>> start DATA BLOCK

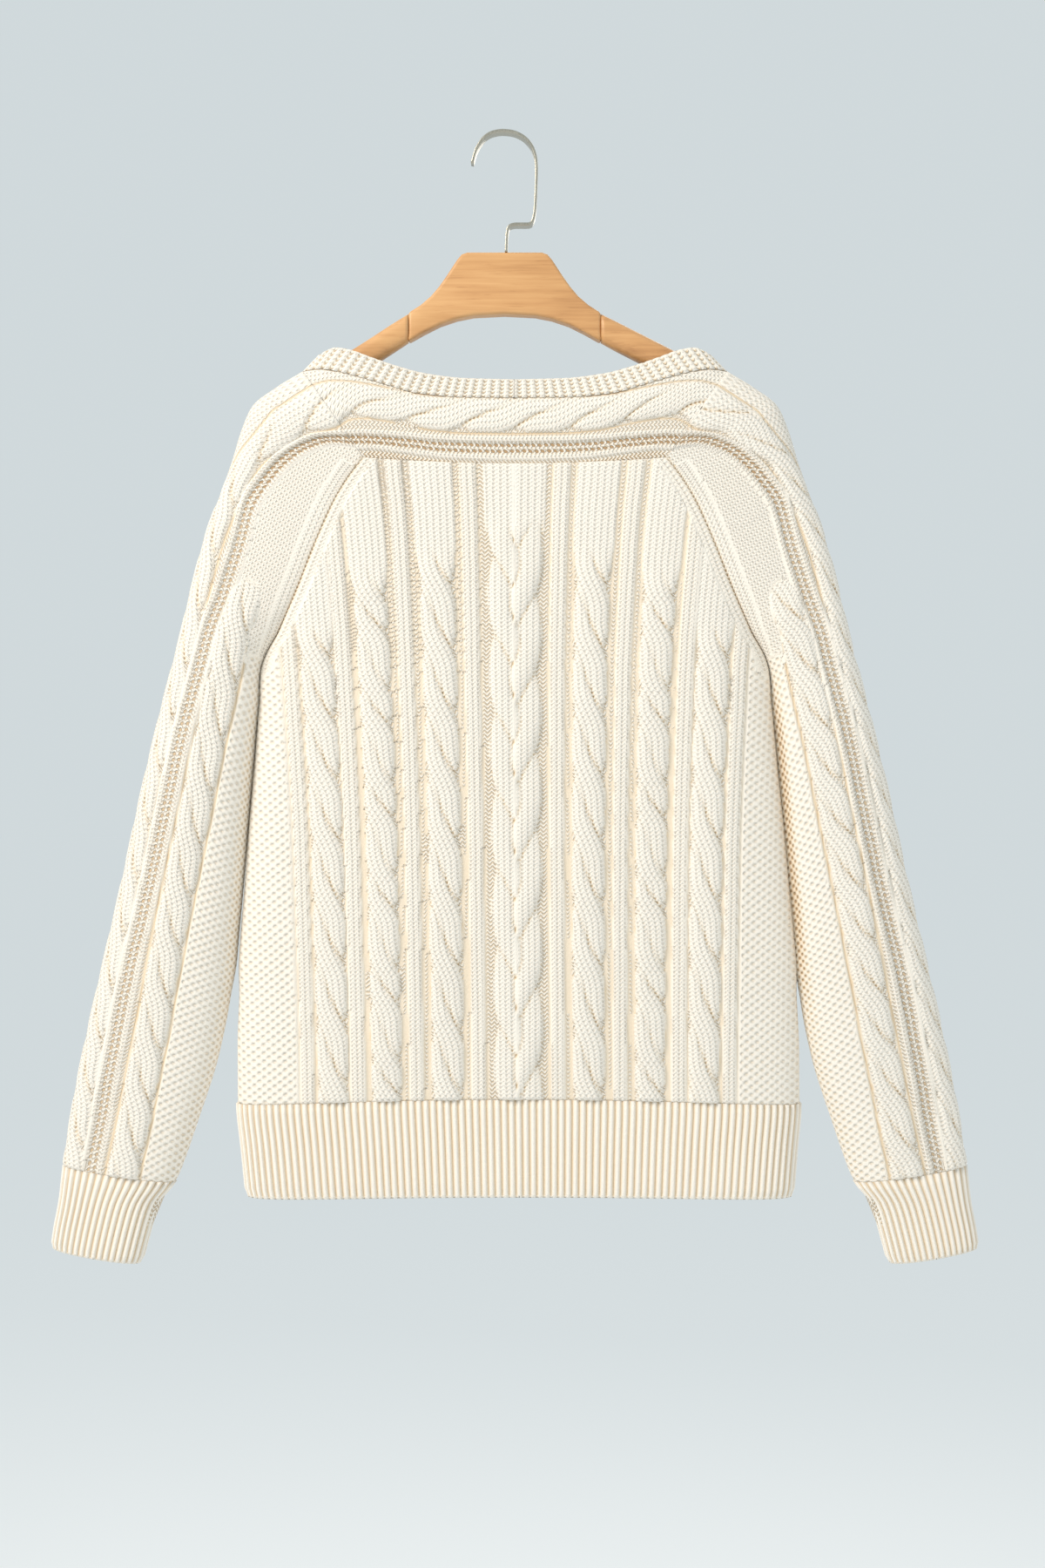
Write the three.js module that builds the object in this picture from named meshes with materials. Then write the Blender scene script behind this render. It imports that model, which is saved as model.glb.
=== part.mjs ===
// A cable knit raglan sweater hanging from a wooden hanger. Millimetres, +Z up.
// The origin is the inside of the hook's top, where the hook rests. The back of the garment faces -Y.
import * as THREE from "three";

// Rows of numbers as objects with the given names.
function table(names, rows) {
  const keys = names.split(" ");
  return rows.map((row) => Object.fromEntries(keys.map((key, i) => [key, row[i]])));
}

// Cloth and seams
const WALL = 3.0; // knit fabric under its raised stitches
const SEAM_GAP = 0.3;
const HALF_GAP = SEAM_GAP / 2;
const LIP_MARGIN = 0.2; // a sleeve is at least this much deeper than its seam
const LEAST_FALL = 0.05; // keeps the surface direction finite where a side edge turns
const GARMENT_X = 8; // the garment hangs this far to one side of the hook
const FRONT_DROP = 25; // the front neckline hangs this much lower than the back one
const SEAM_FADE = 12; // the raised stitches die away over this length beside a seam

// Stitch relief
const ROPE_HEIGHT = 4.2;
const PLAIT_HEIGHT = 4.8;
const RIB_HEIGHT = 1.7;
const STOCKINETTE_HEIGHT = 1.4;
const MOSS_HEIGHT = 0.9;
const LADDER_RIDGE = 1.5;
const FLANK_OUT = 1.4; // a raised column's flank starts this far outside its half width
const FLANK_IN = 0.6; // and ends this far inside it
const STRAND_SHARE = 0.56; // half width of a rope's strand, as a share of the rope's
const ROPE_SWING = 0.5;
const ROPE_DIP = 0.55; // how far the strand that passes under sinks
const PLAIT_STRAND_SHARE = 0.42;
const PLAIT_SWING = 0.62;
const PLAIT_MEAN = 0.78; // height of a plait's strand halfway between over and under
const ROPE_PERIOD = 47; // one crossing of a body rope
const SLEEVE_ROPE_PERIOD = 42;
const PLAIT_PERIOD = 180;
const FIRST_CROSSING_Z = -347;

// Knit lines of the body at mid height, from the centre outwards: distance and width of each column.
const BODY_COLUMNS = [
  { name: "plait", at: 0, half: 19.5, start: -318 },
  { name: "rib", at: 31, half: 5.2 },
  { name: "rope", at: 55, half: 13.4, start: -352 },
  { name: "rib", at: 79.5, half: 5.2 },
  { name: "rope", at: 102.5, half: 12.6, start: -372 },
  { name: "rib", at: 125.5, half: 4.8 },
  { name: "rope", at: 145, half: 12.4, start: -416 },
  { name: "rib", at: 165, half: 4.6 },
];
const MOSS_FROM = 171;
const MOSS_COLUMN = 187;
const CABLE_ABOVE = 22; // a cable grows out of flat knitting from this far above its start
const CABLE_BELOW = 12; // to this far below it
const RIB_SHOULDER = 0.8;
const SIDE_SHARES = [0.96, 0.988, 1];
const PLAIN_SHARES = [0, 0.2, 0.4, 0.6, 0.78, 0.9, 0.96, 0.988, 1];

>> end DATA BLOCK

Quote the whole listing above, leaving nothing out.

[TASK ANSWER]
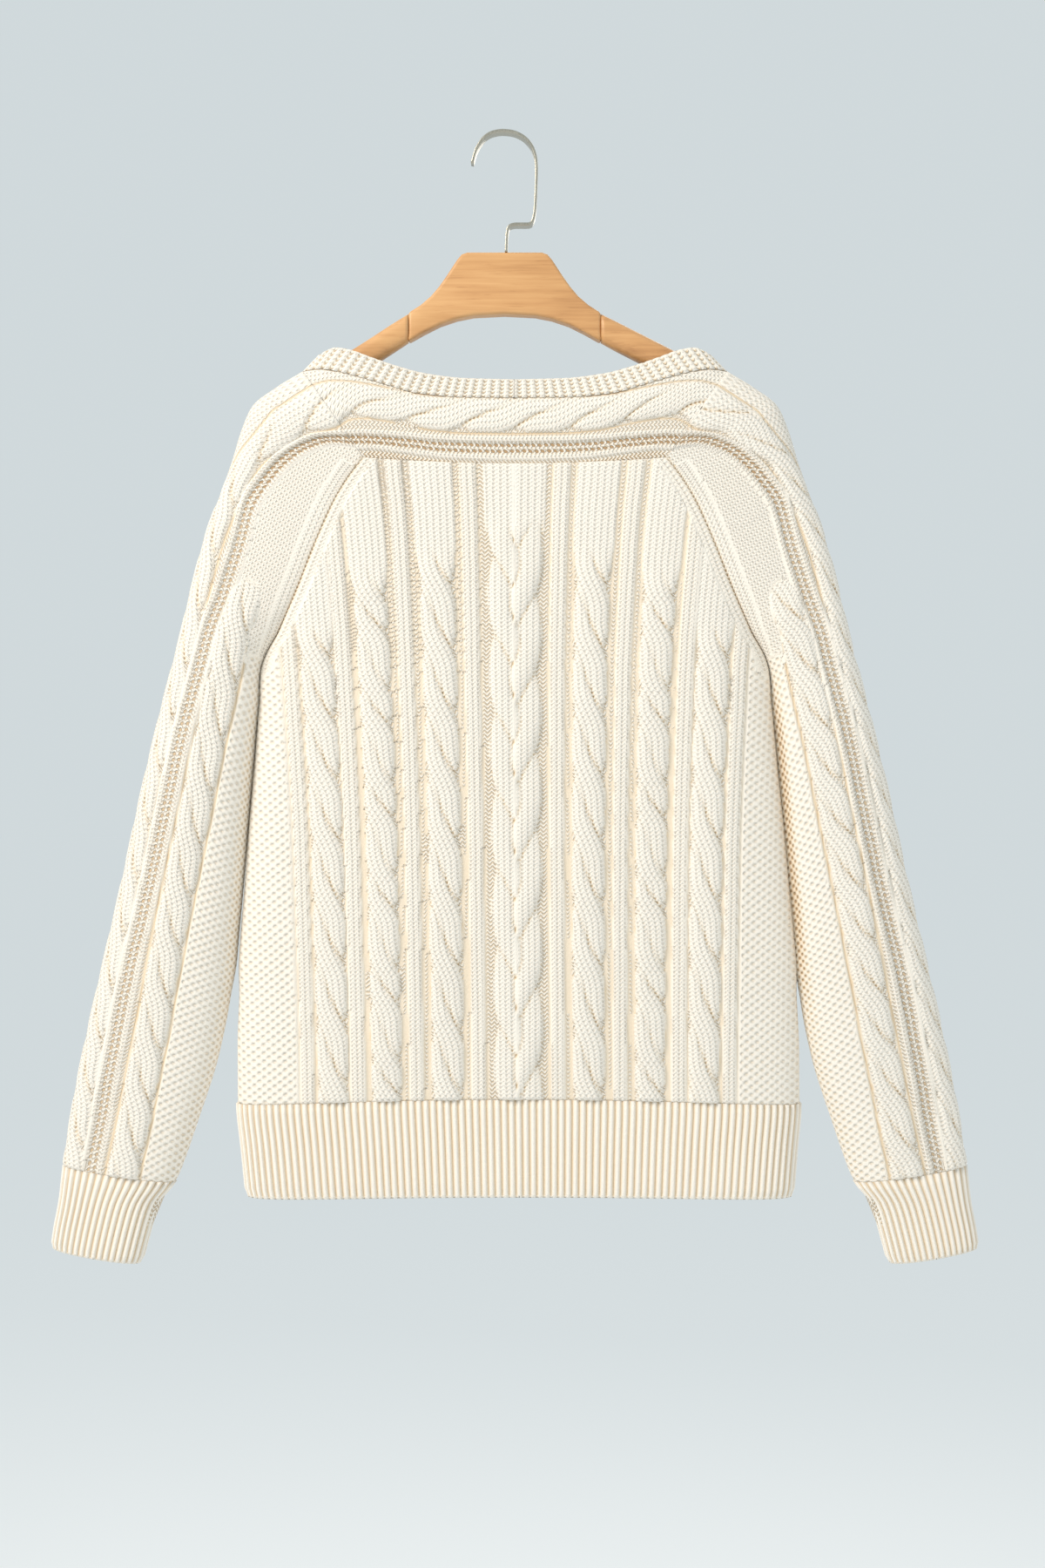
Write the three.js module that builds the object in this picture from named meshes with materials. Then write the Blender scene script behind this render. It imports that model, which is saved as model.glb.
=== part.mjs ===
// A cable knit raglan sweater hanging from a wooden hanger. Millimetres, +Z up.
// The origin is the inside of the hook's top, where the hook rests. The back of the garment faces -Y.
import * as THREE from "three";

// Rows of numbers as objects with the given names.
function table(names, rows) {
  const keys = names.split(" ");
  return rows.map((row) => Object.fromEntries(keys.map((key, i) => [key, row[i]])));
}

// Cloth and seams
const WALL = 3.0; // knit fabric under its raised stitches
const SEAM_GAP = 0.3;
const HALF_GAP = SEAM_GAP / 2;
const LIP_MARGIN = 0.2; // a sleeve is at least this much deeper than its seam
const LEAST_FALL = 0.05; // keeps the surface direction finite where a side edge turns
const GARMENT_X = 8; // the garment hangs this far to one side of the hook
const FRONT_DROP = 25; // the front neckline hangs this much lower than the back one
const SEAM_FADE = 12; // the raised stitches die away over this length beside a seam

// Stitch relief
const ROPE_HEIGHT = 4.2;
const PLAIT_HEIGHT = 4.8;
const RIB_HEIGHT = 1.7;
const STOCKINETTE_HEIGHT = 1.4;
const MOSS_HEIGHT = 0.9;
const LADDER_RIDGE = 1.5;
const FLANK_OUT = 1.4; // a raised column's flank starts this far outside its half width
const FLANK_IN = 0.6; // and ends this far inside it
const STRAND_SHARE = 0.56; // half width of a rope's strand, as a share of the rope's
const ROPE_SWING = 0.5;
const ROPE_DIP = 0.55; // how far the strand that passes under sinks
const PLAIT_STRAND_SHARE = 0.42;
const PLAIT_SWING = 0.62;
const PLAIT_MEAN = 0.78; // height of a plait's strand halfway between over and under
const ROPE_PERIOD = 47; // one crossing of a body rope
const SLEEVE_ROPE_PERIOD = 42;
const PLAIT_PERIOD = 180;
const FIRST_CROSSING_Z = -347;

// Knit lines of the body at mid height, from the centre outwards: distance and width of each column.
const BODY_COLUMNS = [
  { name: "plait", at: 0, half: 19.5, start: -318 },
  { name: "rib", at: 31, half: 5.2 },
  { name: "rope", at: 55, half: 13.4, start: -352 },
  { name: "rib", at: 79.5, half: 5.2 },
  { name: "rope", at: 102.5, half: 12.6, start: -372 },
  { name: "rib", at: 125.5, half: 4.8 },
  { name: "rope", at: 145, half: 12.4, start: -416 },
  { name: "rib", at: 165, half: 4.6 },
];
const MOSS_FROM = 171;
const MOSS_COLUMN = 187;
const CABLE_ABOVE = 22; // a cable grows out of flat knitting from this far above its start
const CABLE_BELOW = 12; // to this far below it
const RIB_SHOULDER = 0.8;
const SIDE_SHARES = [0.96, 0.988, 1];
const PLAIN_SHARES = [0, 0.2, 0.4, 0.6, 0.78, 0.9, 0.96, 0.988, 1];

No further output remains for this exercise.